Correct biomechanics is not only the key to energy efficiency but for power generation. Students are instructed to be very attentive in the precise execution of the forms and movements used.
This Wing Chun is simple and straightforward. Based on natural movements of the body, therefore it is easy to learn and to apply. Because the technique does not involve complex or contorted movements, it is suitable for an individual of any age, size, gender or body type
Movements are not meant to be flashy or spectacular, (such as jumping or 360 spins etc), they are not limited by the environment or restrictive clothing.
Wing Chun Training
If you’re ready to learn Wing Chun, first you should decide how you want to learn. You can study Wing Chun online, train at a local Wing Chun Academy, use DVDs, and supplement any of these with Wing Chun books. If you wish to train in-person, you can find a local martial arts academy, and see if they offer Wing Chun classes. You may also have a Wing Chun Academy in your area that specializes in nothing but Wing Chun martial arts. You may wish to speak with the Sifu (teacher) first, and see if their methods will be a good fit for you and your goals.
The Wing Chun Master Wong System offers a variety of training methods.
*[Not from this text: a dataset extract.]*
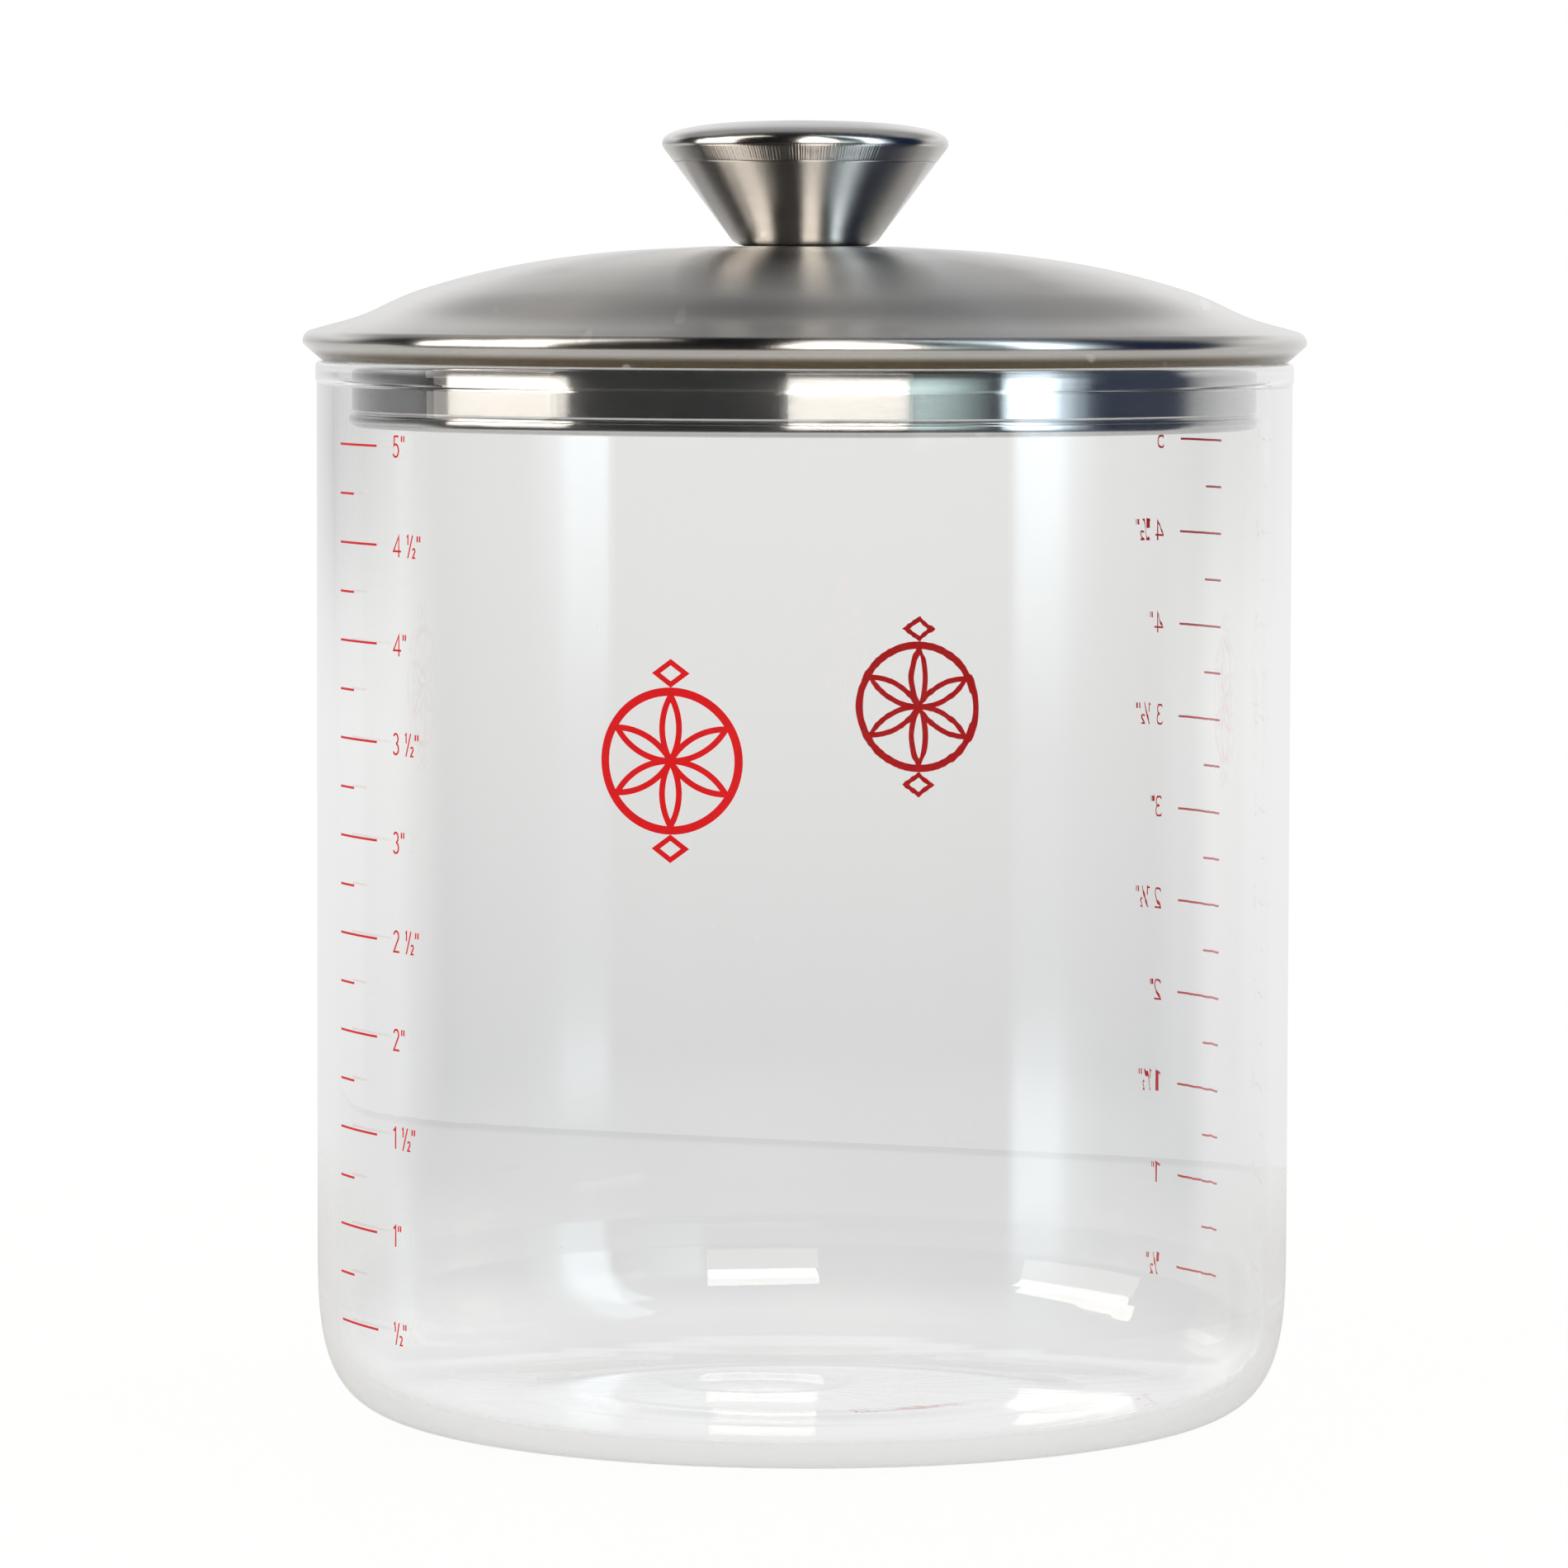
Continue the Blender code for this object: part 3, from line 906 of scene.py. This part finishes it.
def makeKnobCap():
    foot, top, lean = coneLine()
    along = (top - foot).normalized()
    crown = fullCorner(Vector((0, knobEdge)), knob["radius"], knob["crown"], knob["crownPower"], 20)[::-1]
    rollCentre = Vector((knob["radius"] - knobRoll, knobEdge))
    roll = arcPoints(rollCentre, knobRoll, 0, math.degrees(lean) - 90, 12)
    hem = [top - along * knob["hem"] * step / 5 for step in range(1, 6)]
    outline = sheetOutline(crown + roll[1:] + hem, -knob["capSheet"])
    outline[-1].x = 0
    outline = softened(outline, knob["softEdge"])
    hemFoot = hem[-1].y
    crimpTop = knobEdge - knob["crimpTop"]
    aboveFade, belowFade = knob["crimpFade"]

    def crimp(r, z, angle):
        if r < knob["radius"] - knob["crimpWidth"] or z > crimpTop:
            return r, z
        fade = min(1.0, (crimpTop - z) / aboveFade) * min(1.0, 0.35 + (z - hemFoot) / belowFade)
        turn = knob["crimps"] * angle
        wave = math.sin(turn + 1.7 * math.sin(angle * 17) + 0.8 * math.sin(angle * 41))
        wave += 0.5 * math.sin(turn * 0.5 + 2.3 * math.sin(angle * 29))
        return r + knob["crimpDepth"] * fade * wave * 0.67, z

    return turned("knob_cap_steel", outline, knob["capSegments"], crimp)


knobSteel = roundSteel("brushedKnobSteel", knobFinish)
for make, node in ((makeKnobBody, "knob_body"), (makeKnobCap, "knob_cap")):
    piece = make()
    applyMaterial(piece, knobSteel)
    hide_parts(node)
    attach(piece, "lid")
print("knob built")


# Fixing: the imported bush, screw and split washer, with their own finishes

fixings = {
    "knob_bush": {"dark": (0.55, 0.38, 0.16), "bright": (0.78, 0.58, 0.29), "roughness": (0.22, 0.34)},
    "knob_screw": {"dark": (0.42, 0.43, 0.43), "bright": (0.62, 0.62, 0.6), "roughness": (0.24, 0.4)},
    "lock_washer": {"dark": (0.36, 0.37, 0.37), "bright": (0.56, 0.56, 0.55), "roughness": (0.3, 0.46)},
}
fixingFinish = {
    "anisotropy": 0.4,
    "lines": 8000.0,
    "run": 6.0,
    "smears": 160.0,
    "smearBlur": 0.12,
    "bump": 0.15,
}
fixingEdge = 0.00012
for name, look in fixings.items():
    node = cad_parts[name]
    applyMaterial(node, roundSteel(name + "Metal", {**fixingFinish, **look}))
    bevel = node.modifiers.new("edgeRound", "BEVEL")
    bevel.width = fixingEdge
    bevel.segments = 3
    bevel.limit_method = "ANGLE"
print("fixing finished")


# Room: what metal and glass reflect. Angles are in degrees, round from the lens to the right, and up.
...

You can study Wing Chun online, purchase DVD videos, and go to his Wing Chun training retreats in Vietnam. His community has reached over a million people.
Internal Wing Chun training
The internal aspect of Wing Chun does not involve exercises, forms of psychotherapy, or spiritual healing techniques. Sifu Wan guides the student through Sil lum tao (first form) and movement, observing and working with whole patterns of biomechanics, which include tension and postural patterns, how a student thinks about moving, and the active movement itself. The student actively participates in this fascinating process, learning to apply his/her own intelligence to effectively change habits.
The internal training of wing Chun is rarely taught. Most often, the Wing Chun schools focus on the fighting aspect rather than the internal energy work. This internal energy practice in wing Chun was taught to Sifu Wan by Sigung Chu Shong Tin. Sigung Chu passed on knowledge on how to incorporate the internal energy practices into Wing Chun, thus making this Wing Chun style not only for ‘fighting’ purposes but to make the mind/body connection for total well being.
Sil lum tao (First form)
The Sil lum tao form movements relax and regulate the central nervous system, releasing physical and emotional stress, and promoting mental and emotional well-being. It gives the practitioner a great physical sense of how chi gets embodied into movement and enables the practitioner to experience and work with energy in a very subtle, complex manner.
Often when first learning the Wing Chun form you must spend many days or weeks simply learning the external movements. At some point, once you have learned the external movements so that you don’t have to ‘think’ about doing them, you can then start to focus more on sensing the chi flow.
once you have the external movements and are starting to feel and sense the internal chi, new possibilities open up to use Wing Chun for meditation (moving meditation).
Wing Chun is a potent internal martial art that builds internal energy and power.
It is an art-form that can be practiced alongside many other martial art forms, building greater sensitivity and strength for self-defense.
The advantages of practicing Wing Chun goes far beyond learning to effectively defend yourself and getting in shape.
This learning process can have many benefits, including freer and more comfortable movement, relief from strain, chronic pain, and excess tension, more comfortable and erect posture, easier and healthier breathing, increased vitality and strength, and most importantly, the development of skills that can be used to change habits that interfere with optimal functioning.